12. Therefore, brethren, we are debtors, not to the flesh, to live after the flesh. 13. For if ye live after the flesh, ye shall die; but if ye

through the Spirit do mortify the deeds of the body, ye shall live.

14. For as many as are led by the Spirit of God, they are the sons of God.

If ye live after the flesh, ye shall die: for the body is already dead because of sin; and unless it be quickened by the Spirit, it remains dead: and with the corrupt body the soul remains dead also; is in a state of death, from which nothing recovers it. The ori* John v. 25. 5 1 Cor. vi. 20.

ginal character exists, that which Adam left you; and with the original character, the original sentence too: ye shall die: no entrance shall be allowed you into the kingdom of Christ and of God. But if ye through the Spirit do mortify the deeds of the body, ye shall live. The promise of Christ is fulfilled in you: ye have heard the voice, which “they that hear shall live.” For, “to as many as receive him, to them gives he power to become the sons of God.” They have the privilege of children together with the character of children. Being led by the Spirit, they are recognized as the sons of God.

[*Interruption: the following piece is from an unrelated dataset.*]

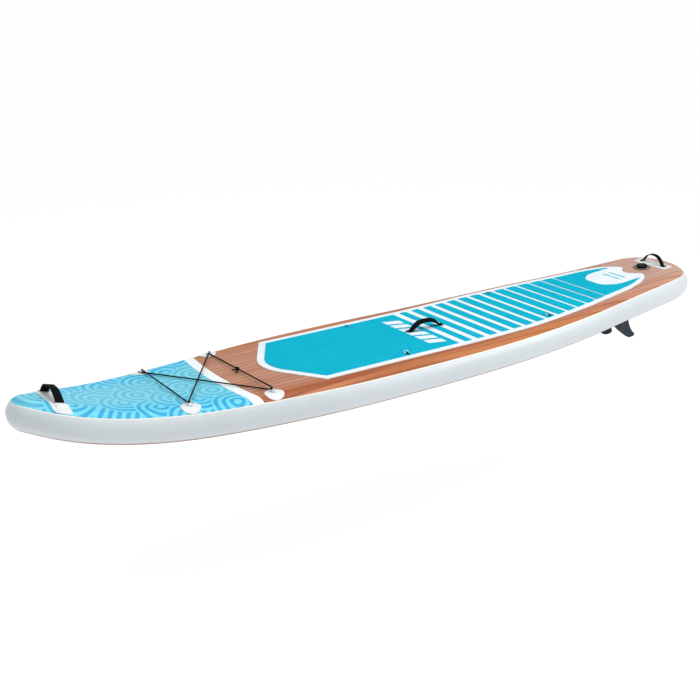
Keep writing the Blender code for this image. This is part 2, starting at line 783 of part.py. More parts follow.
def build_webbing_handle(name, handle, foot, surface, x_folds=()):
    x, half, rise, width = handle
    base = PATCH_LIFT + PATCH_THICKNESS + 2 * GAP + WEBBING / 2
    path = arch_path(x, half, rise, base, foot)
    return lay_on_deck(strip(path, Vector((1, 0, 0)), width, WEBBING), name, surface, x_folds=x_folds)


def build_handles(surfaces):
    x = NOSE_HANDLE[0]
    build_draped_patch("nose_patch", x + 0.008, from_edge_half(0.050), surfaces["white"])
    build_webbing_handle("nose_webbing", NOSE_HANDLE, 0.022, surfaces["black_cloth"],
                         (x - 0.0095, x, x + 0.0095))
    low = PATCH_LIFT + PATCH_THICKNESS + WEBBING + 5 * GAP
    for place, side in (("port", 1), ("starboard", -1)):
        edge = NOSE_HANDLE[1]
        near, far = side * (edge + 0.004), side * (edge + 0.036)
        outline = rounded([(x + 0.025, near, 0.004), (x + 0.025, far, 0.012),
                           (x - 0.025, far, 0.012), (x - 0.025, near, 0.004)])
        lay_on_deck(prism(outline, low, low + PATCH_THICKNESS), f"nose_flap_{place}", surfaces["white"],
                    x_folds=[x - 0.012, x, x + 0.012],
                    y_folds=[side * (edge + reach) for reach in (0.010, 0.016, 0.022, 0.028)])

    build_draped_patch("tail_patch", TAIL_HANDLE[0], lambda _: TAIL_PATCH_HALF, surfaces["white"])
    build_webbing_handle("tail_webbing", TAIL_HANDLE, 0.018, surfaces["black_cloth"])

    half = (GRIP_FRONT - GRIP_REAR) / 2
    middle = (GRIP_FRONT + GRIP_REAR) / 2
    foot = PAD_BASE + PAD_TOP + 2 * GAP + FOOT_HALVES[1]
    path = [Vector((middle - half - 0.02, 0, foot)), Vector((middle - half - 0.004, 0, foot))]
    radii = [FOOT_HALVES, FOOT_HALVES]
    for share in (-0.95, -0.82, -0.62, -0.35, 0.0, 0.35, 0.62, 0.82, 0.95):
        fullness = min(1.0, (1 - abs(share)) / 0.38)
        path.append(Vector((middle + half * share, 0, foot + GRIP_RISE * (1 - abs(share) ** 2.6))))
        radii.append(tuple(flat + (full - flat) * fullness for flat, full in zip(FOOT_HALVES, GRIP_HALVES)))
    path += [Vector((middle + half + 0.004, 0, foot)), Vector((middle + half + 0.02, 0, foot))]
    radii += [FOOT_HALVES, FOOT_HALVES]
    bm = bmesh.new()
    sweep_round(bm, path, radii, 10)
    lay_on_deck(bm, "center_handle", surfaces["black_cloth"])


def from_edge_half(beyond):
    """Half length of a patch whose ends stop a given way outboard of the panel's edge."""
    def half_at(x):
        normal = foot_on_side(Vector((x, panel_half(x) + 0.01)))[1]
        return panel_half(x) + beyond / normal.y
    return half_at


# ---------------------------------------------------------------- valve

def build_valve(surfaces):
    """Valve in its own frame: the deck at Z zero and the axis of the barrel on Z."""
    frame = deck_frame(VALVE_X)
    seat = GAP
    top = FLANGE + seat
    mouth = top + COLLAR_HEIGHT
    body = [
        (BORE_RADIUS, mouth), (BORE_RADIUS, -BARREL_DEPTH + 0.004), (0.009, -BARREL_DEPTH + 0.004),
        (0.009, -BARREL_DEPTH), (BARREL_RADIUS, -BARREL_DEPTH), (BARREL_RADIUS, seat),
        (FLANGE_RADIUS - 0.001, seat), (FLANGE_RADIUS, seat + 0.001), (FLANGE_RADIUS, top),
        (FLANGE_RADIUS - 0.003, top), (FLANGE_RADIUS - 0.004, top - 0.0012),
        (COLLAR_RADIUS + 0.004, top - 0.0012),
        (COLLAR_RADIUS, top), (COLLAR_RADIUS, mouth - 0.001), (COLLAR_RADIUS - 0.001, mouth)]
    finish_mesh(turned(body, 24), "valve_body", surfaces["black"], frame)

    nut_top = -SKIN - GAP
    nut = [(BARREL_RADIUS + 0.0008, nut_top), (BARREL_RADIUS + 0.0008, nut_top - 0.009),
           (0.034, nut_top - 0.009), (0.038, nut_top - 0.003), (0.038, nut_top)]
    finish_mesh(turned(nut, 24), "valve_nut", surfaces["black"], frame)

    retainer = -0.004
    disc_top = -BARREL_DEPTH - 0.0005
    stem = [(0, disc_top - 0.003), (0.014, disc_top - 0.003), (0.014, disc_top), (0.0035, disc_top),
            (0.0035, retainer - 0.0015), (0.0135, retainer - 0.0015), (0.0135, retainer), (0, retainer)]
    finish_mesh(turned(stem, 16), "valve_stem", surfaces["grey"], frame)
    button = [(0, retainer + 0.0005), (0.012, retainer + 0.0005), (0.012, retainer + 0.006),
              (0.010, retainer + 0.0075), (0.0045, retainer + 0.0075), (0.0040, retainer + 0.0055),
              (0, retainer + 0.0055)]
    finish_mesh(turned(button, 16), "valve_button", surfaces["grey"], frame)

    floor = -BARREL_DEPTH + 0.0048 + SPRING_WIRE
    roof = retainer - 0.0015 - 0.0008 - SPRING_WIRE
    steps = SPRING_TURNS * 10
    path = [Vector((0.0112 * math.cos(a), 0.0112 * math.sin(a), floor + (roof - floor) * i / steps))
            for i, a in enumerate(spread(0, 2 * math.pi * SPRING_TURNS, steps))]
    bm = bmesh.new()
    sweep_round(bm, path, [SPRING_WIRE] * len(path), 5)
    finish_mesh(bm, "valve_spring", surfaces["steel"], frame)

    lid = mouth + 0.0015
    cap = [(0, lid), (CAP_RADIUS - 0.0022, lid), (CAP_RADIUS - 0.0022, top + 0.0012),
           (CAP_RADIUS, top + 0.0012),
           (CAP_RADIUS, lid + 0.0015), (CAP_RADIUS - 0.002, lid + 0.003), (0.010, lid + 0.003),
           (0.009, lid + 0.002), (0, lid + 0.002)]
    finish_mesh(turned(cap, 24), "valve_cap", surfaces["black"], frame)

    inner = CAP_RADIUS + 0.0008
    band = turned([(inner, top + 0.0014), (inner + 0.0036, top + 0.0014),
                   (inner + 0.0036, top + 0.0034), (inner, top + 0.0034)], 24)
    strap = finish_mesh(band, "valve_strap", surfaces["black"], frame)
    arm = prism([(-0.006, -inner - 0.0018), (-0.006, -STRAP_PIVOT - 0.001), (0.006, -STRAP_PIVOT - 0.001),
                 (0.006, -inner - 0.0018)], top + 0.0016, top + 0.0030)
    combine(strap, arm, "strap_arm", "UNION", frame)


# ---------------------------------------------------------------- fins

def stacked(levels, x_shares=(0.0, 0.28, 0.62, 1.0)):
    """Solid built up of lens sections; a level is (depth, front x, rear x, half thicknesses)."""
    bm = bmesh.new()
    rings = []
    for depth, front, rear, halves in levels:
        run = [(front + (rear - front) * share, half) for share, half in zip(x_shares, halves)]
        outline = [(x, half) for x, half in run] + [(x, -half) for x, half in reversed(run)]
        rings.append([bm.verts.new((x, y, depth)) for x, y in outline])
    join_rings(bm, rings)
    bm.faces.new(rings[0])
    bm.faces.new(rings[-1])
    return bm


def blade(outline, thickness):
    """Foil levels for a planform given as (depth, front x, rear x)."""
    chord = outline[0][2] - outline[0][1]
    levels = []
    for depth, front, rear in outline:
        half = 0.5 * thickness * max((rear - front) / chord, 0.25)
        levels.append((depth, front, rear, (0.15 * half, half, 0.8 * half, 0.12 * half)))
    return levels


def build_fins(surfaces):
    frame = hull_frame(FIN_BOX_X)
    half = FIN_BOX_LENGTH / 2
    shape = [(FIN_BOX_WIDTH / 2, GAP), (FIN_BOX_WIDTH / 2, BOX_PLATE), (0.017, BOX_PLATE),
             (0.013, BOX_DEPTH)]
    section = shape + [(-y, z) for y, z in reversed(shape)]
    bm = bmesh.new()
    rings = [[bm.verts.new((x, y, z)) for y, z in section] for x in (-half, half)]
    join_rings(bm, rings)
    bm.faces.new(rings[0])
    bm.faces.new(rings[1])
    box = finish_mesh(bm, "fin_box", surfaces["grey"], frame, smooth=False)
    shape = [(SLOT_NECK, BOX_DEPTH + 0.01), (SLOT_NECK, SLOT_FLOOR), (SLOT_HALF, SLOT_FLOOR),
             (SLOT_HALF, SLOT_ROOF)]
    section = shape + [(-y, z) for y, z in reversed(shape)]
    bm = bmesh.new()
    rings = [[bm.verts.new((x, y, z)) for y, z in section] for x in (-half + 0.02, half + 0.02)]
    join_rings(bm, rings)
    bm.faces.new(rings[0])
    bm.faces.new(rings[1])
    combine(box, bm, "fin_slot", "DIFFERENCE", frame)

    key = SLOT_HALF - 0.0007
    neck = SLOT_NECK - 0.0007
    levels = [(depth, -0.098, 0.093, (half,) * 4) for depth, half in
              ((SLOT_ROOF + 0.0006, key), (SLOT_FLOOR - 0.0006, key),
               (SLOT_FLOOR - 0.0006, neck), (BOX_DEPTH + 0.0006, neck))]
    levels += blade([
        (BOX_DEPTH + 0.0012, -0.096, 0.094), (0.060, -0.073, 0.0925), (0.100, -0.043, 0.094),
        (0.140, -0.009, 0.101), (0.175, 0.026, 0.1125), (0.203, 0.058, 0.129), (0.220, 0.080, 0.144),
        (0.229, 0.094, 0.1445), (0.2345, 0.105, 0.135)], 0.0105)
    finish_mesh(stacked(levels), "center_fin", surfaces["fin_blue"], frame)

    hold = Matrix.Translation(Vector((LEVER_X, 0, LEVER_DEPTH)))
    reach = BOX_DEPTH - 0.0005 - LEVER_DEPTH
    rise = SLOT_ROOF + 0.0008 - LEVER_DEPTH
    shape = [(-0.004, rise + 0.003), (0.002, rise), (0.020, rise), (0.024, 0.0),
             (0.024, reach), (-0.002, reach),
             (-0.004, reach - 0.002)]
    bm = bmesh.new()
    rings = [[bm.verts.new((x, y, z)) for x, z in shape] for y in (-neck, neck)]
    join_rings(bm, rings)
    bm.faces.new(rings[0])
    bm.faces.new(rings[1])
    finish_mesh(bm, "fin_lever", surfaces["grey"], frame @ hold, smooth=False)

    for place, side in (("port", 1), ("starboard", -1)):
        frame = hull_frame(SIDE_FIN_X, side * SIDE_FIN_Y) @ Matrix.Rotation(side * SIDE_FIN_TOE, 4, "Z")
        levels = [(GAP, -0.066, 0.064, (0.006, 0.014, 0.012, 0.005)),
                  (0.0028, -0.064, 0.062, (0.005, 0.0125, 0.0105, 0.004))]
        levels += blade([
            (0.006, -0.055, 0.055), (0.030, -0.044, 0.0575), (0.058, -0.030, 0.061), (0.080, -0.014, 0.066),
            (0.094, 0.001, 0.0685), (0.101, 0.014, 0.066), (0.1055, 0.027, 0.056)], 0.0085)
        finish_mesh(stacked(levels), f"side_fin_{place}", surfaces["black"], frame)


def main():
    clear_scene()
    surfaces = {
        "deck": material("wood_print_deck", (0.62, 0.36, 0.24), 0.45),
        "bottom": material("brown_bottom", (0.50, 0.27, 0.17), 0.4),
        "rail": material("white_rail", (0.80, 0.85, 0.88), 0.4),
        "cloth": material("drop_stitch_cloth", (0.85, 0.83, 0.78), 0.8),
        "pad_white": material("pad_white_foam", (0.88, 0.88, 0.92), 0.8),
        "pad_cyan": material("pad_cyan_foam", (0.01, 0.55, 0.68), 0.8),
        "white": material("white_reinforcement", (0.84, 0.85, 0.84), 0.5),
        "black": material("black_plastic", (0.015, 0.015, 0.017), 0.4),
        "black_cloth": material("black_webbing", (0.010, 0.010, 0.012), 0.85),
        "grey": material("grey_plastic", (0.30, 0.31, 0.32), 0.45),
        "steel": material("stainless_steel", (0.72, 0.73, 0.74), 0.25, 1.0),
        "cord": material("black_bungee", (0.02, 0.02, 0.022), 0.8),
        "fin_blue": material("blue_grey_fin", (0.045, 0.065, 0.09), 0.4),
    }
    build_hull(surfaces)
    build_pad(surfaces)
    frames = build_deck_rings(surfaces)
    build_bungee(frames, surfaces["cord"])
    build_pad_rings(surfaces)
    build_handles(surfaces)
    build_valve(surfaces)
    build_fins(surfaces)


main()
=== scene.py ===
"""Looks of the inflatable stand up paddleboard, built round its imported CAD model.

Frame as in the CAD: metres, +X to the nose, +Y to port, +Z up, origin on the hull bottom at mid length.
Deck pieces are drawn in deck coordinates (x, y, height above the deck) and then laid on the deck.
"""
import json
import math

import bmesh
import bpy
from mathutils import Matrix, Quaternion, Vector

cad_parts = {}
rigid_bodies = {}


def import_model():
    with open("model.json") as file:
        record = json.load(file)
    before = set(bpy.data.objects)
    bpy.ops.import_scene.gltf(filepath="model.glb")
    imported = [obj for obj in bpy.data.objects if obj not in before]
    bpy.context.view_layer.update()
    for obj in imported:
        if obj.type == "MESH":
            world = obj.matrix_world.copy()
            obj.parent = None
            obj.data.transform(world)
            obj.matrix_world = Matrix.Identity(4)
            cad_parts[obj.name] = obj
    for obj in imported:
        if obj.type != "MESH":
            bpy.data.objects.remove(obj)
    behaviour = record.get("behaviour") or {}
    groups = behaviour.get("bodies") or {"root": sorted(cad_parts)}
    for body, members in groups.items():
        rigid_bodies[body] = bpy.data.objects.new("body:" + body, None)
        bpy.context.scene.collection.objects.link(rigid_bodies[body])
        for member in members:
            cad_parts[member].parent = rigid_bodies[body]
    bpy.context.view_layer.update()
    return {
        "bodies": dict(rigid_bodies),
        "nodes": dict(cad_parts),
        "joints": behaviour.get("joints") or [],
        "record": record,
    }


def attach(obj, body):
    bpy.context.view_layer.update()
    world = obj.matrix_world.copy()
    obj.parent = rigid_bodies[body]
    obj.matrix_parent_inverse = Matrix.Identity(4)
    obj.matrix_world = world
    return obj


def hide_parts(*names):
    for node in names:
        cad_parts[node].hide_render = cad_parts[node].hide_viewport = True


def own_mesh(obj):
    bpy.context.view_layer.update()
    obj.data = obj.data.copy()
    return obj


# Hull, as in the CAD model
LENGTH = 3.81
WIDTH = 0.82
THICKNESS = 0.15
RAIL_RADIUS = THICKNESS / 2
PANEL_SHAPE = (
    (-1.0, 0.0), (-0.995, 0.2), (-0.98, 0.365), (-0.945, 0.5), (-0.85, 0.58), (-0.705, 0.685),
    (-0.54, 0.825), (-0.35, 0.925), (-0.145, 0.975), (0.065, 1.0), (0.275, 0.98), (0.47, 0.88),
    (0.645, 0.74), (0.79, 0.565), (0.905, 0.36), (0.975, 0.14), (1.0, 0.0))
STEPS_PER_SPAN = 6
PRINT_WRAP = math.radians(42.5)
NOSE_KICK, NOSE_START, NOSE_POWER = 0.15, 0.65, 3.7
TAIL_KICK, TAIL_START, TAIL_POWER = 0.079, -0.2, 1.7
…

So important is the matter of which we must have proof. We must have proof that we do not lire after the flesh of which we consist; we are to oppose our very nature; and on our doing so, our eternal life depends. If ye live after the flesh, ye shall die.

How mistaken, then, must those be, who believe that all will be well with them, though they take no such pains: and are content to go through life as smoothly as they can, as if they had nothing to conflict with and overcome! The common language of the world is:—We have these dispositions; these “ desires of the flesh and of the mind;” and He who knows they are implanted in our nature, will not expect us to resist them.

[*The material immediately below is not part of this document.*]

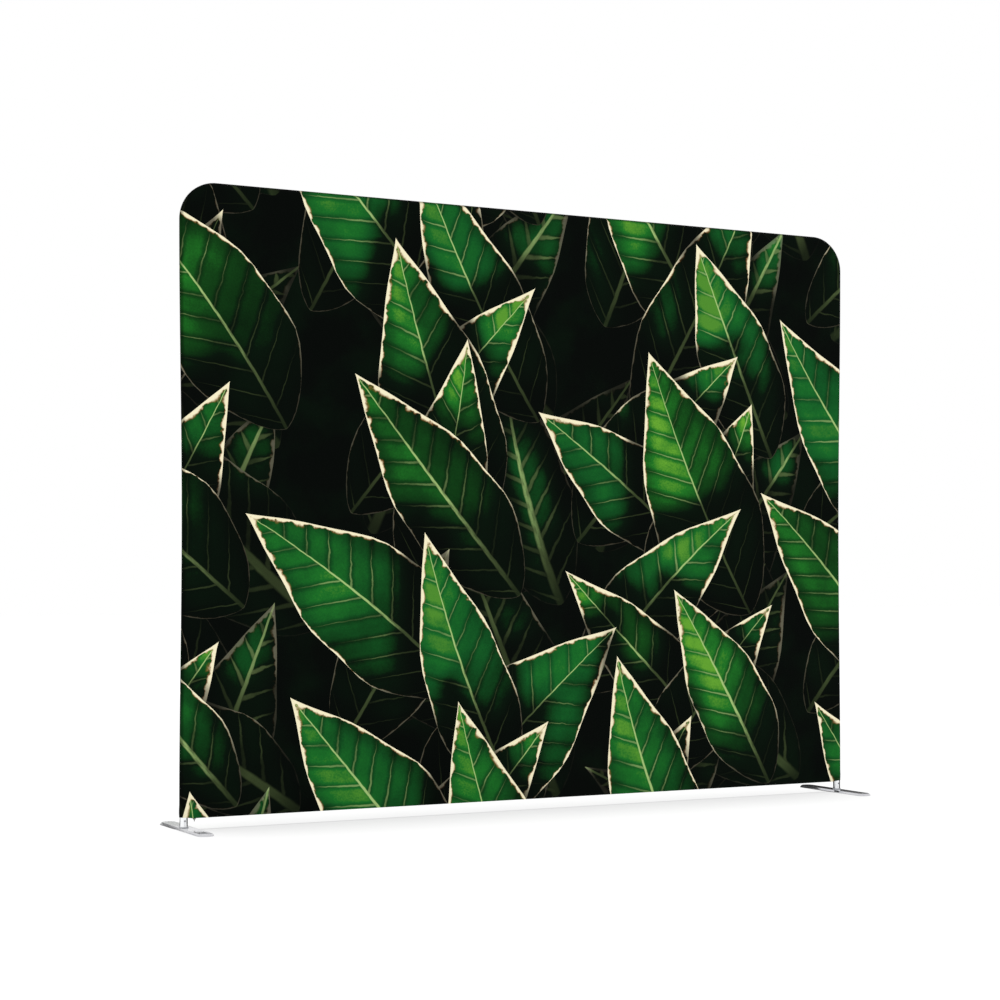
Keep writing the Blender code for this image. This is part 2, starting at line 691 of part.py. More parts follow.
def main():
    tubes = {name: add_tube(name, points) for name, points in tube_lines().items()}
    button = button_mesh()
    add_push_fits(tubes, button)
    add_saddles(tubes)
    add_feet(tubes, button)
    add_cover()
    add_zip_rows()
    add_slider()


main()
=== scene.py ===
"""Looks of the free-standing fabric room divider.

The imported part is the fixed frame. Around it this script builds the printed cover, its
seam and stitches, the zip, the frame tubes and the feet, and gives every piece a
procedural finish. All sizes are metres, in the part's own frame: X along the panel,
-Y towards its front, Z up from the floor.
"""

import logging
import math
import random
from collections.abc import Sequence
from dataclasses import asdict, dataclass
from enum import Enum
from typing import ClassVar

import bmesh
import bpy
import numpy as np
from bpy.types import ID, Material, Mesh, Node, NodeTree, Object
from mathutils import Matrix, Vector
from mathutils.geometry import delaunay_2d_cdt

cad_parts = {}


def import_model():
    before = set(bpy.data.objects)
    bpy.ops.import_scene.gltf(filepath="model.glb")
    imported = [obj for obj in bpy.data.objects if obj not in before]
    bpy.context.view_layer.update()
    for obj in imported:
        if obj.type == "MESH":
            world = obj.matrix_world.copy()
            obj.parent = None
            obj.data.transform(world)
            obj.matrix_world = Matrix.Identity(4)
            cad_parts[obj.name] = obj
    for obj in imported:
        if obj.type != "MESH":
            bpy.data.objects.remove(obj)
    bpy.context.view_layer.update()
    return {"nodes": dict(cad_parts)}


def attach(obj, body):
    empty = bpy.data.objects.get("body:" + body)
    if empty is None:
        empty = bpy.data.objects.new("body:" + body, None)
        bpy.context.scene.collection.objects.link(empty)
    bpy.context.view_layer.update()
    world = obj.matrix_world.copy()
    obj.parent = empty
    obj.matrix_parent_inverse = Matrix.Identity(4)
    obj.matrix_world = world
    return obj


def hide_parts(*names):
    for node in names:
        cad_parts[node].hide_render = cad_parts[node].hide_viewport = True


LOG = logging.getLogger("room_divider")
FRAME_BODY = "frame"
SMOOTH_ANGLE = math.radians(35)
WELD = 0.000001
BEND_STEPS = 24
THREAD_SIDES = 5

UNDERSIDE_Z = 0.0364
ZIP_HALF = 1.2117
SLEEVE_BORE = 0.0093
FOOT_BUTTON_Z = 0.029

UP = Vector((0, 0, 1))
RIGHT = Vector((1, 0, 0))
FRONT = Vector((0, -1, 0))

Socket = bpy.types.NodeSocket
Source = Socket | float | int | tuple | Vector
Inputs = dict[str | int, Source]
Colour = tuple[float, float, float, float]
Pair = tuple[float, float]
Triple = tuple[float, float, float]
Array = np.ndarray
Placed = tuple[Matrix, str]


class Named(Enum):
    """A choice whose name the nodes spell in small letters."""

    @property
    def word(self) -> str:
        """The name as the nodes spell it."""
        return self.name.lower()


class Side(Named):
    """The two ends of the panel, seen from the front. The value is the sign of its X."""

    LEFT = -1
    RIGHT = 1


class Face(Named):
    """The two faces of the panel. The value is the sign of its outward Y."""

    FRONT = -1
    BACK = 1


def srgb(red: int, green: int, blue: int) -> Colour:
    """Turns a display colour into the linear colour that shaders take.

    Args:
        red: Red, 0 to 255.
        green: Green, 0 to 255.
        blue: Blue, 0 to 255.

    Returns:
        The linear colour with full alpha.
    """

    def linear(level: int) -> float:
        """One channel, undone from the display curve."""
        share = level / 255
        return share / 12.92 if share <= 0.04045 else ((share + 0.055) / 1.055) ** 2.4

    return (linear(red), linear(green), linear(blue), 1.0)


def smoothstep(value: Array, low: float, high: float) -> Array:
    """Rises smoothly from 0 at low to 1 at high."""
    share = np.clip((value - low) / (high - low), 0, 1)
    return share * share * (3 - 2 * share)


# Node trees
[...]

Thoughts like these will be at once rejected by the children of God. They have received the Spirit of adoption: and with that, a dutiful desire to know and to fulfil the will of God, and to bring their own nature into conformity with the divine.

0 John i. 12.

15. For ye have not received the spirit of bondage again to fear; but ye have received the spirit of adoption, whereby we cry, Abba, Father.

It is this feeling which ought to prevail in the Christian's mind: not a servile, but a filial spirit: which denies itself, and performs the duties to which the man is called, not only from necessity but from grateful love. Without doubt the apostle's mind here was reverting to the bondage from which they had been delivered: the bondage of the law, the yoke which neither they nor their fathers were able to bear. But though released from the bondage of the law, they were not without law: only the law by which they were now to be regulated was the law not of fear but of love. They were to be actuated, not by the spirit of bondage, which inquires, What must I do? But by the spirit of adoption, What can I do? The spirit which animates the child, when repayinga parent's care, and watching over the feebleness of declining years, to the exercise of watchful services which would be heavy to the spirit of bondage, but are light to the spirit of adoption. It was in that spirit that David inquired, “What shall I render unto the Lord for all the benefits that he hath done unto me?” It was in that spirit that Paul declared his rule of life: “The love of Christ constraineth us: because we thus judge; that if one died for all, then were all dead: and that he died for all, that they which live should not henceforth live unto themselves, but unto him who died for them.” And there is reason for this love. For it is He who has delivered us not only from the bondage of the law, but from its condemnation: and has enabled us, both Jews and Gentiles, to say, each in his own language of filial tenderness, Abba, Father.

7 2 Cor. v. 14.



ROMANs viii. 16, 17.

16. The Spirit itself beareth witness with our spirit, that we are the children of God.

17. And if children, then heirs: heirs of God, and jointheirs with Christ: if so be that we suffer with him, that we may be also glorified together.

This is a most important passage, because it declares that a man's religious state may be discerned: that it ought to be discoverable by himself, and known to his own heart, whether he is one of God's children. If he is so, there are witnesses to it; there is a two-fold testimony. The Spirit itself beareth witness with our spirit. The Spirit of God itself, by that power which has access to the heart, adds its testimony to our spirit, our own mind and understanding: that “spirit of man which is within him, which knows what is in man.”

The apostle has used a term here, which suggests the idea of an examination, and a court of justice, in which out of the mouth of witnesses truth is established.